His principal residence is the beautiful, breathtaking palace of Aiglemont, which is surrounded by water and sits at the heart of the town of Gouvieux, north of Paris. On-site, in addition to a château and an elaborate training centre for about a hundred of his Thoroughbreds, is the Secretariat, a modern office block that houses the nerve centre of what might be described as his own U.N., the Aga Khan Development Network. A staggeringly large and effective organization, it employs 80,000 people in 30 countries.
In 1969, the Aga Khan married Lady James Charles Crichton-Stuart, who became Princess Salimah Aga Khan, and assumed the name Begum Salimah Aga Khan upon marrying him. Sarah Frances was previously married to Lord James Charles Crichton-Stuart, son of John Crichton-Stuart, 5th Marquess of Bute. The couple had three children before their divorce in 1995.
In 1998, he married Princess Gabriele of Leiningen, who assumed the name Begum Inaara Aga Khan at her wedding. Born to Roman Catholic German entrepreneur parents in 1963, Gabriele was 27 years younger than the Aga Khan. Two years after the wedding, the Aga Khan became a father again at the age of 64, with the birth of a son, Aly Muhammad Aga Khan, born on 7 March 2000.
However, on 8 October 2004, after six years of marriage, an announcement was made that the Aga Khan and Begum Inaara would be seeking a divorce. After a decade-long legal battle during which he was accused of having an affair with an air hostess, the couple finally divorced in 2014, and Princess Gabriele’s eventual settlement was a reported £54 million.
For the past half-century, the fourth Aga Khan has been refining that work on both spiritual and society planes. His continued racing wins keep him in the very top echelon of the bloodstock world. In 2012, he won a record-breaking seventh Prix de Diane, France’s most prestigious horse race, held at Chantilly, a 16th-century Domaine near his estate on which he’s spent £40 million, restoring it to its ‘princely lustre’.

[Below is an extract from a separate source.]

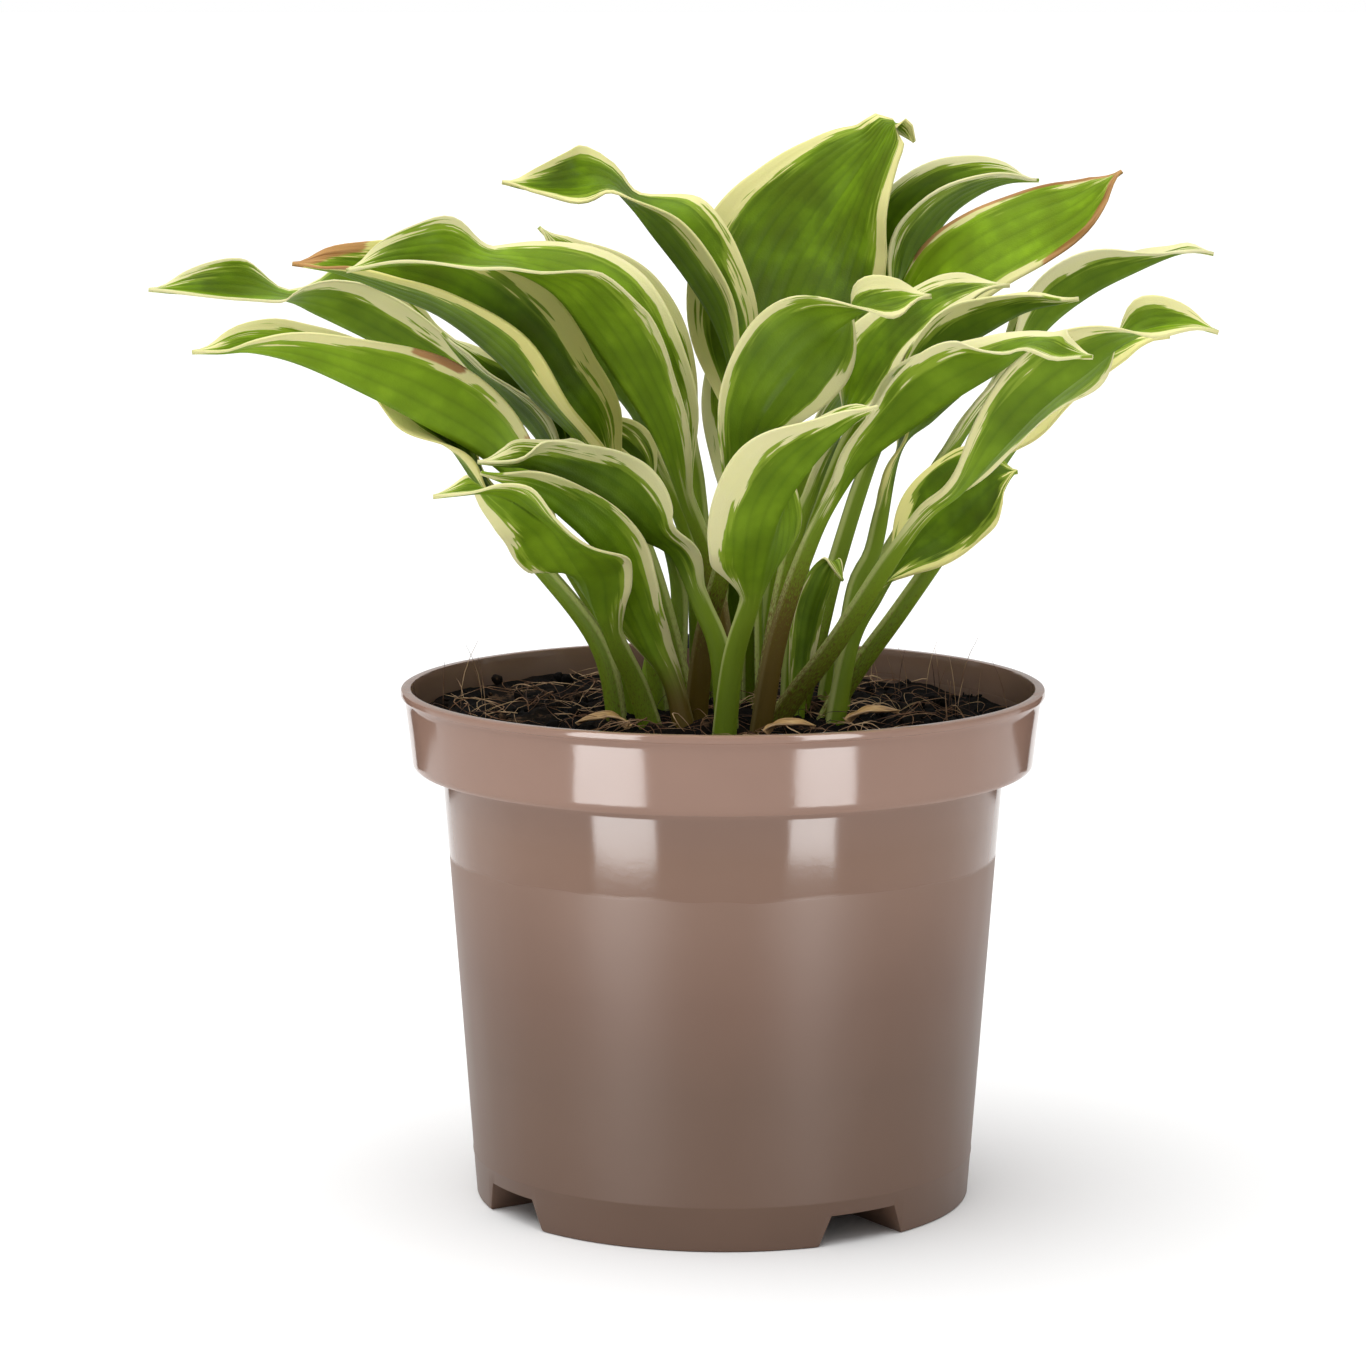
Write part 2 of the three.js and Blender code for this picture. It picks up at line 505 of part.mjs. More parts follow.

Meanwhile, the Aga Khan Development Network has overseen projects as diverse as restoring the mud walls of the 14th-century Djingareyber Mosque in Timbuktu (the oldest earthen building in sub-Saharan Africa), repairing key architectural components of the Old City in Afghanistan’s capital, Kabul, and building a huge hydroelectric power network in Uganda that now brings 18 hours of electricity each day to the poor West Nile area, where there had previously been a scant four hours every other day. ‘He does a bloody good job balancing the task of increasing his capital with that of advancing the needs of his followers,’ his friend, former World Bank President James Wolfensohn, told Vanity Fair.
Now, on his 84th birthday, the Aga Khan has kept his title through a long and impressive reign, while his three elder children work within his development network.